Nicolas Wollschlaeger und Dincho Chobanov (10f) gingen der Frage nach, inwieweit die Umstrukturierung der Staatlichen Ballettschule Berlin in der jungen DDR Ende der 1950er Jahre, bei der in der Tanzausbildung Ausdruckstanz zugunsten einer Tanzmethode aus der Sowjetunion ersetzt wurde, eine politisch motivierte war. Nahm Politik gezielt Einfluss auf die künstlerische Ausbildung von Kindern und Jugendlichen und wenn ja, warum?
Thore Surburg (10f) wollte heraus nden, wie ein Spandauer Segelflugverein sich nach 1945 unter sehr ungünstigen Voraussetzungen neu gründete- und bis heute erfolgreich fortbesteht. Wie ging man mit den zahlreichen Beschränkungen der Alliierten für Vereine um sowie zusätzlich dem Fakt, dass Segelflugsport im geteilten Berlin für viele Jahrzehnte verboten blieb und damit der Segelflugsport in Berlin praktisch nicht ausgeführt werden konnte?
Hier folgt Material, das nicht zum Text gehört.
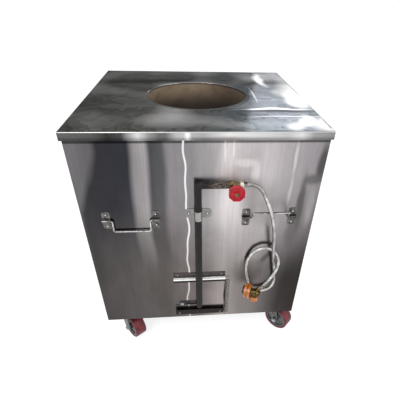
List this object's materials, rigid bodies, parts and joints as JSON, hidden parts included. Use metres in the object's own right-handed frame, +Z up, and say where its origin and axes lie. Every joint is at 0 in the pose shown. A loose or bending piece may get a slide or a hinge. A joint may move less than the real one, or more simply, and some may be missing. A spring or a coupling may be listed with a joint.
{
  "type": "trolley tandoor",
  "caption": "Square stainless cabinet round a clay pot oven with an open mouth, on swivel castors, with a gas pipe and valve, braided hose, regulator, sliding ash door and bail handles.",
  "frame": {"origin": "floor level, under the middle of the trolley's bounding box without the free hose and regulator", "axes": "+Z up, -Y out of the front panel with the pipe and the ash door, +X to the right seen from the front"},
  "size_m": [0.7452, 0.7825, 0.845],
  "materials": {
    "stainless_sheet": "bright cold-rolled sheet, lightly smudged",
    "tray_steel": "dull grey primer",
    "angle_iron": "dull primer on angle iron",
    "fired_clay": "dry matt earthenware",
    "mineral_fill": "loose mineral wool",
    "burner_iron": "raw casting",
    "black_pipe": "black varnished steel pipe",
    "bright_steel": "folded and pressed strip",
    "zinc_steel": "bright zinc plating",
    "valve_brass": "machined",
    "red_knob": "moulded, glossy",
    "hose_braid": "braided stainless wire",
    "orange_enamel": "glossy enamel",
    "black_casting": "painted zinc casting",
    "black_plastic": "moulded",
    "castor_steel": "zinc-plated pressing",
    "wheel_iron": "grey painted casting",
    "red_tyre": "moulded polyurethane"
  },
  "bodies": {
    "cabinet": {"top_cap": "stainless_sheet", "front_panel": "stainless_sheet", "rear_panel": "stainless_sheet", "left_panel": "stainless_sheet", "right_panel": "stainless_sheet", "base_tray": "tray_steel", "frame": "angle_iron", "pot_shelf": "angle_iron", "clay_pot": "fired_clay", "insulation": "mineral_fill", "burner_head": "burner_iron", "mixing_tube": "burner_iron", "gas_jet": "valve_brass", "burner_strap": "angle_iron", "strap_bolt": "zinc_steel", "gas_pipe": "black_pipe", "pipe_clamp": "bright_steel", "clamp_rivets": "zinc_steel", "valve_body": "valve_brass", "valve_gland": "valve_brass", "hose_nut": "valve_brass", "hose_ferrules": "zinc_steel", "gas_hose": "hose_braid", "regulator_nut": "valve_brass", "regulator_body": "black_casting", "regulator_cover": "orange_enamel", "regulator_socket": "orange_enamel", "door_rails": "bright_steel", "rail_rivets": "zinc_steel", "handle_saddles": "bright_steel", "handle_rivets": "zinc_steel", "castor_plates": "castor_steel", "castor_bolts": "zinc_steel"},
    "ash_door": {"door_sheet": "stainless_sheet", "door_pull": "bright_steel", "door_rivets": "zinc_steel"},
    "valve_handle": {"valve_spindle": "valve_brass", "valve_knob": "red_knob", "knob_screw": "valve_brass"},
    "regulator_switch": {"regulator_knob": "black_plastic"},
    "bail_front_left": {"bail_front_left": "zinc_steel"},
    "bail_front_right": {"bail_front_right": "zinc_steel"},
    "bail_rear_left": {"bail_rear_left": "zinc_steel"},
    "bail_rear_right": {"bail_rear_right": "zinc_steel"},
    "swivel_front_left": {"fork_front_left": "castor_steel", "axle_front_left": "zinc_steel"},
    "wheel_front_left": {"hub_front_left": "wheel_iron", "tyre_front_left": "red_tyre"},
    "swivel_front_right": {"fork_front_right": "castor_steel", "axle_front_right": "zinc_steel"},
    "wheel_front_right": {"hub_front_right": "wheel_iron", "tyre_front_right": "red_tyre"},
    "swivel_rear_left": {"fork_rear_left": "castor_steel", "axle_rear_left": "zinc_steel"},
    "wheel_rear_left": {"hub_rear_left": "wheel_iron", "tyre_rear_left": "red_tyre"},
    "swivel_rear_right": {"fork_rear_right": "castor_steel", "axle_rear_right": "zinc_steel"},
    "wheel_rear_right": {"hub_rear_right": "wheel_iron", "tyre_rear_right": "red_tyre"}
  },
  "joints": [
    {"name": "ash_door_slide", "type": "slide", "parent": "cabinet", "child": "ash_door", "axis": [1, 0, 0], "range_m": [0, 0.056]},
    {"name": "valve_turn", "type": "hinge", "parent": "cabinet", "child": "valve_handle", "pos_m": [0.094, -0.36988, 0.695], "axis": [0, -1, 0], "range_deg": [0, 540]},
    {"name": "regulator_turn", "type": "hinge", "parent": "cabinet", "child": "regulator_switch", "pos_m": [0.14466, -0.35797, 0.29798], "axis": [-0.9135, 0.4067, 0], "range_deg": [0, 90]},
    {"name": "bail_front_left_swing", "type": "hinge", "parent": "cabinet", "child": "bail_front_left", "pos_m": [-0.208, -0.32588, 0.576], "axis": [-1, 0, 0], "range_deg": [0, 180]},
    {"name": "bail_front_right_swing", "type": "hinge", "parent": "cabinet", "child": "bail_front_right", "pos_m": [0.208, -0.32588, 0.576], "axis": [-1, 0, 0], "range_deg": [-144, 36]},
    {"name": "bail_rear_left_swing", "type": "hinge", "parent": "cabinet", "child": "bail_rear_left", "pos_m": [-0.208, 0.38612, 0.576], "axis": [1, 0, 0], "range_deg": [0, 180]},
    {"name": "bail_rear_right_swing", "type": "hinge", "parent": "cabinet", "child": "bail_rear_right", "pos_m": [0.208, 0.38612, 0.576], "axis": [1, 0, 0], "range_deg": [0, 180]},
    {"name": "castor_front_left_swivel", "type": "hinge", "parent": "cabinet", "child": "swivel_front_left", "pos_m": [-0.29, -0.24988, 0.1], "axis": [0, 0, 1], "continuous": true},
    {"name": "castor_front_left_roll", "type": "hinge", "parent": "swivel_front_left", "child": "wheel_front_left", "pos_m": [-0.2666, -0.27982, 0.05], "axis": [0.788, 0.6157, 0], "continuous": true},
    {"name": "castor_front_right_swivel", "type": "hinge", "parent": "cabinet", "child": "swivel_front_right", "pos_m": [0.29, -0.24988, 0.1], "axis": [0, 0, 1], "continuous": true},
    {"name": "castor_front_right_roll", "type": "hinge", "parent": "swivel_front_right", "child": "wheel_front_right", "pos_m": [0.31687, -0.27675, 0.05], "axis": [0.7071, 0.7071, 0], "continuous": true},
    {"name": "castor_rear_left_swivel", "type": "hinge", "parent": "cabinet", "child": "swivel_rear_left", "pos_m": [-0.29, 0.31012, 0.1], "axis": [0, 0, 1], "continuous": true},
    {"name": "castor_rear_left_roll", "type": "hinge", "parent": "swivel_rear_left", "child": "wheel_rear_left", "pos_m": [-0.32498, 0.29528, 0.05], "axis": [0.3907, -0.9205, 0], "continuous": true},
    {"name": "castor_rear_right_swivel", "type": "hinge", "parent": "cabinet", "child": "swivel_rear_right", "pos_m": [0.29, 0.31012, 0.1], "axis": [0, 0, 1], "continuous": true},
    {"name": "castor_rear_right_roll", "type": "hinge", "parent": "swivel_rear_right", "child": "wheel_rear_right", "pos_m": [0.31443, 0.28102, 0.05], "axis": [0.766, 0.6428, 0], "continuous": true}
  ]
}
Taha Mohammad Abdollhania und Anthony Striker (10f) erforschten, was genau es für einen Berliner Ruderverein mit zahlreichen jüdischen Mitglieder*innen ab 1933 bedeutete, den Ruderport unter den starken Repressionen des diktatorischen Systems der Nationalsozialisten auszuüben. Zeigten sich die anderen Mitglieder*innen des Vereins solidarisch mit ihnen oder aber beugten sie sich dem Willen des Systems, in der Hoffnung auf sportlicher Siege, z.B. bei der Olympiade in Berlin 1936?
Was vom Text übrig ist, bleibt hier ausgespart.